Given information:
>>>

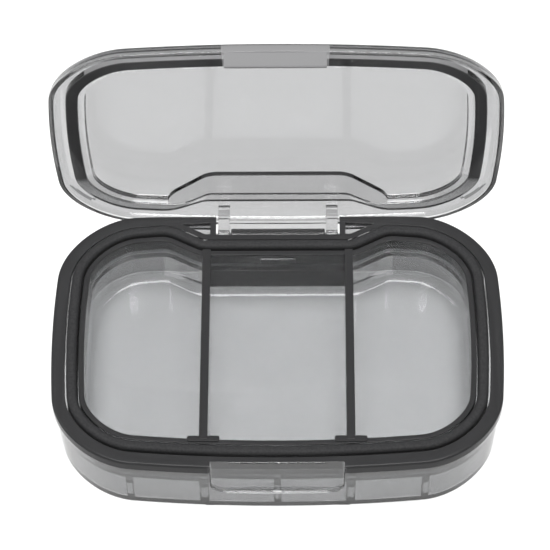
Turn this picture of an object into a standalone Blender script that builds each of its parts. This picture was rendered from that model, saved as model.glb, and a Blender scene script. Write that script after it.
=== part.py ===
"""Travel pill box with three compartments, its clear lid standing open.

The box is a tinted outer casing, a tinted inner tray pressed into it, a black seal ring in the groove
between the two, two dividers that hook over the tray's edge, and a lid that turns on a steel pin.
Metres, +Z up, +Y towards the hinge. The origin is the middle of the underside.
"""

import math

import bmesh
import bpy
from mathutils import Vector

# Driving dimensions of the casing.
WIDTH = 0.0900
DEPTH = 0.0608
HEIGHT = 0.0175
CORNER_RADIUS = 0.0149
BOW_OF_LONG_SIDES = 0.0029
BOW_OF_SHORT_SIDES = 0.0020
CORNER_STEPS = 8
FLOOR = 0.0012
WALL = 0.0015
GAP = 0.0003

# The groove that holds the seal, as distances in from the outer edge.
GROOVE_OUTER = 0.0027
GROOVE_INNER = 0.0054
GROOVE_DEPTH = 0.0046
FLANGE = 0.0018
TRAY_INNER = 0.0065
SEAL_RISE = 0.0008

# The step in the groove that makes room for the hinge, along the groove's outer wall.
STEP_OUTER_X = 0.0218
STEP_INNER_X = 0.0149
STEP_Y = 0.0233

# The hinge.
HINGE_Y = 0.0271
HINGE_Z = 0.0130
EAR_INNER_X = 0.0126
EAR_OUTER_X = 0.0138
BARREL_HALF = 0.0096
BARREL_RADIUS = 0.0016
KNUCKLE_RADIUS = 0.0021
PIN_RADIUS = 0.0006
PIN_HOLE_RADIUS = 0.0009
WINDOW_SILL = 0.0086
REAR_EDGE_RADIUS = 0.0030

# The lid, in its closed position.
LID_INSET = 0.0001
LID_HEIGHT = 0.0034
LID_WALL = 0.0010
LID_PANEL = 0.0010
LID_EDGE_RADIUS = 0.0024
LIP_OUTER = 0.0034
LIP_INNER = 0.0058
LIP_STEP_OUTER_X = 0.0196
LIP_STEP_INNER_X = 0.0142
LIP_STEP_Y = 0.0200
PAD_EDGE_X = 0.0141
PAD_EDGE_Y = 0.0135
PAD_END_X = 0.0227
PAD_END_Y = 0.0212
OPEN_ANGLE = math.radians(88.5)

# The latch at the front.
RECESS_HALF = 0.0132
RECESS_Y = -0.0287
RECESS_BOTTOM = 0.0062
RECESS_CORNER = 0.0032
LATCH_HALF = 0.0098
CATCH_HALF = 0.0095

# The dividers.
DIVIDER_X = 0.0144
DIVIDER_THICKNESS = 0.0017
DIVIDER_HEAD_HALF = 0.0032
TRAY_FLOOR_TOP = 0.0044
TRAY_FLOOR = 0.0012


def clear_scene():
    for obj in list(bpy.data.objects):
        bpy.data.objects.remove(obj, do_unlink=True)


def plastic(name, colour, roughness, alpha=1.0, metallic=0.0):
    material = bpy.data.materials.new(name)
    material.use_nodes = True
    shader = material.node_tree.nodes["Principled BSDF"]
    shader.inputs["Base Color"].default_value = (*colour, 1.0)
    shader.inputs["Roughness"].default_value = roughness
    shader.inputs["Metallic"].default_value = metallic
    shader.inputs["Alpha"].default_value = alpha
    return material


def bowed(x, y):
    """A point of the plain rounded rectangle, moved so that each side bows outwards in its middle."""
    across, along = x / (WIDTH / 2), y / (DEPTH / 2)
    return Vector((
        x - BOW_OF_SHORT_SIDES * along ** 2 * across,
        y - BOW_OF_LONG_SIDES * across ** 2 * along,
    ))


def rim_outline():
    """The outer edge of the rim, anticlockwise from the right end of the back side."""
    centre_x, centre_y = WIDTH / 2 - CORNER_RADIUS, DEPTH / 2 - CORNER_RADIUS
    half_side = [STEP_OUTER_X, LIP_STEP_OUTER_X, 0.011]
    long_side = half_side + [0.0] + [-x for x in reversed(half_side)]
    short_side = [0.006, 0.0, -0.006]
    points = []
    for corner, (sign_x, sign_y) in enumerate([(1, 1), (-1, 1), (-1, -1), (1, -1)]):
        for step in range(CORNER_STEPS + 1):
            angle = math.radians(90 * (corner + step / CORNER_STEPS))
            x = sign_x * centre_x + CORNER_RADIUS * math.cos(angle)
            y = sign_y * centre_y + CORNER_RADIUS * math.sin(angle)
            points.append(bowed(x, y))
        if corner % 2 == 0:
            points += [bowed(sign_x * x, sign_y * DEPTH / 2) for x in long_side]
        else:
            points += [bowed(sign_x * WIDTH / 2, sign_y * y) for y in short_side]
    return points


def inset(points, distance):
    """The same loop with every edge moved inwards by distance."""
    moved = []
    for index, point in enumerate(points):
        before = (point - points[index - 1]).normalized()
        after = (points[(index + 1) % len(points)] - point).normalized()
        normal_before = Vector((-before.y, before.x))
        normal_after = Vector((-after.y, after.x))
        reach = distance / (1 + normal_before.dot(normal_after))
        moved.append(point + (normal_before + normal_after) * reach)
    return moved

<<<

What needs to be done: Restate the whole of the material exactly.

The completed task:
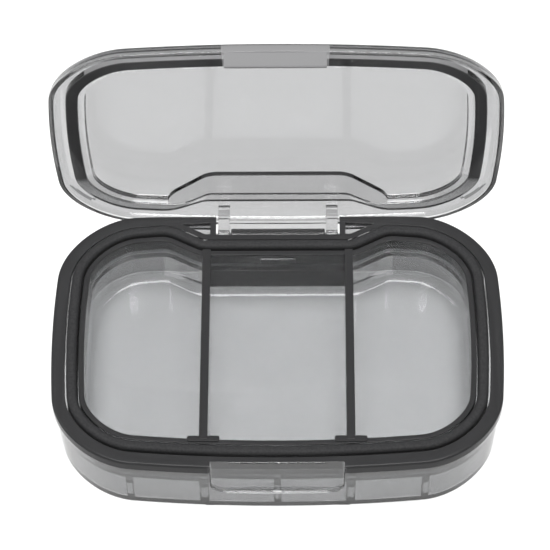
Turn this picture of an object into a standalone Blender script that builds each of its parts. This picture was rendered from that model, saved as model.glb, and a Blender scene script. Write that script after it.
=== part.py ===
"""Travel pill box with three compartments, its clear lid standing open.

The box is a tinted outer casing, a tinted inner tray pressed into it, a black seal ring in the groove
between the two, two dividers that hook over the tray's edge, and a lid that turns on a steel pin.
Metres, +Z up, +Y towards the hinge. The origin is the middle of the underside.
"""

import math

import bmesh
import bpy
from mathutils import Vector

# Driving dimensions of the casing.
WIDTH = 0.0900
DEPTH = 0.0608
HEIGHT = 0.0175
CORNER_RADIUS = 0.0149
BOW_OF_LONG_SIDES = 0.0029
BOW_OF_SHORT_SIDES = 0.0020
CORNER_STEPS = 8
FLOOR = 0.0012
WALL = 0.0015
GAP = 0.0003

# The groove that holds the seal, as distances in from the outer edge.
GROOVE_OUTER = 0.0027
GROOVE_INNER = 0.0054
GROOVE_DEPTH = 0.0046
FLANGE = 0.0018
TRAY_INNER = 0.0065
SEAL_RISE = 0.0008

# The step in the groove that makes room for the hinge, along the groove's outer wall.
STEP_OUTER_X = 0.0218
STEP_INNER_X = 0.0149
STEP_Y = 0.0233

# The hinge.
HINGE_Y = 0.0271
HINGE_Z = 0.0130
EAR_INNER_X = 0.0126
EAR_OUTER_X = 0.0138
BARREL_HALF = 0.0096
BARREL_RADIUS = 0.0016
KNUCKLE_RADIUS = 0.0021
PIN_RADIUS = 0.0006
PIN_HOLE_RADIUS = 0.0009
WINDOW_SILL = 0.0086
REAR_EDGE_RADIUS = 0.0030

# The lid, in its closed position.
LID_INSET = 0.0001
LID_HEIGHT = 0.0034
LID_WALL = 0.0010
LID_PANEL = 0.0010
LID_EDGE_RADIUS = 0.0024
LIP_OUTER = 0.0034
LIP_INNER = 0.0058
LIP_STEP_OUTER_X = 0.0196
LIP_STEP_INNER_X = 0.0142
LIP_STEP_Y = 0.0200
PAD_EDGE_X = 0.0141
PAD_EDGE_Y = 0.0135
PAD_END_X = 0.0227
PAD_END_Y = 0.0212
OPEN_ANGLE = math.radians(88.5)

# The latch at the front.
RECESS_HALF = 0.0132
RECESS_Y = -0.0287
RECESS_BOTTOM = 0.0062
RECESS_CORNER = 0.0032
LATCH_HALF = 0.0098
CATCH_HALF = 0.0095

# The dividers.
DIVIDER_X = 0.0144
DIVIDER_THICKNESS = 0.0017
DIVIDER_HEAD_HALF = 0.0032
TRAY_FLOOR_TOP = 0.0044
TRAY_FLOOR = 0.0012


def clear_scene():
    for obj in list(bpy.data.objects):
        bpy.data.objects.remove(obj, do_unlink=True)


def plastic(name, colour, roughness, alpha=1.0, metallic=0.0):
    material = bpy.data.materials.new(name)
    material.use_nodes = True
    shader = material.node_tree.nodes["Principled BSDF"]
    shader.inputs["Base Color"].default_value = (*colour, 1.0)
    shader.inputs["Roughness"].default_value = roughness
    shader.inputs["Metallic"].default_value = metallic
    shader.inputs["Alpha"].default_value = alpha
    return material


def bowed(x, y):
    """A point of the plain rounded rectangle, moved so that each side bows outwards in its middle."""
    across, along = x / (WIDTH / 2), y / (DEPTH / 2)
    return Vector((
        x - BOW_OF_SHORT_SIDES * along ** 2 * across,
        y - BOW_OF_LONG_SIDES * across ** 2 * along,
    ))


def rim_outline():
    """The outer edge of the rim, anticlockwise from the right end of the back side."""
    centre_x, centre_y = WIDTH / 2 - CORNER_RADIUS, DEPTH / 2 - CORNER_RADIUS
    half_side = [STEP_OUTER_X, LIP_STEP_OUTER_X, 0.011]
    long_side = half_side + [0.0] + [-x for x in reversed(half_side)]
    short_side = [0.006, 0.0, -0.006]
    points = []
    for corner, (sign_x, sign_y) in enumerate([(1, 1), (-1, 1), (-1, -1), (1, -1)]):
        for step in range(CORNER_STEPS + 1):
            angle = math.radians(90 * (corner + step / CORNER_STEPS))
            x = sign_x * centre_x + CORNER_RADIUS * math.cos(angle)
            y = sign_y * centre_y + CORNER_RADIUS * math.sin(angle)
            points.append(bowed(x, y))
        if corner % 2 == 0:
            points += [bowed(sign_x * x, sign_y * DEPTH / 2) for x in long_side]
        else:
            points += [bowed(sign_x * WIDTH / 2, sign_y * y) for y in short_side]
    return points


def inset(points, distance):
    """The same loop with every edge moved inwards by distance."""
    moved = []
    for index, point in enumerate(points):
        before = (point - points[index - 1]).normalized()
        after = (points[(index + 1) % len(points)] - point).normalized()
        normal_before = Vector((-before.y, before.x))
        normal_after = Vector((-after.y, after.x))
        reach = distance / (1 + normal_before.dot(normal_after))
        moved.append(point + (normal_before + normal_after) * reach)
    return moved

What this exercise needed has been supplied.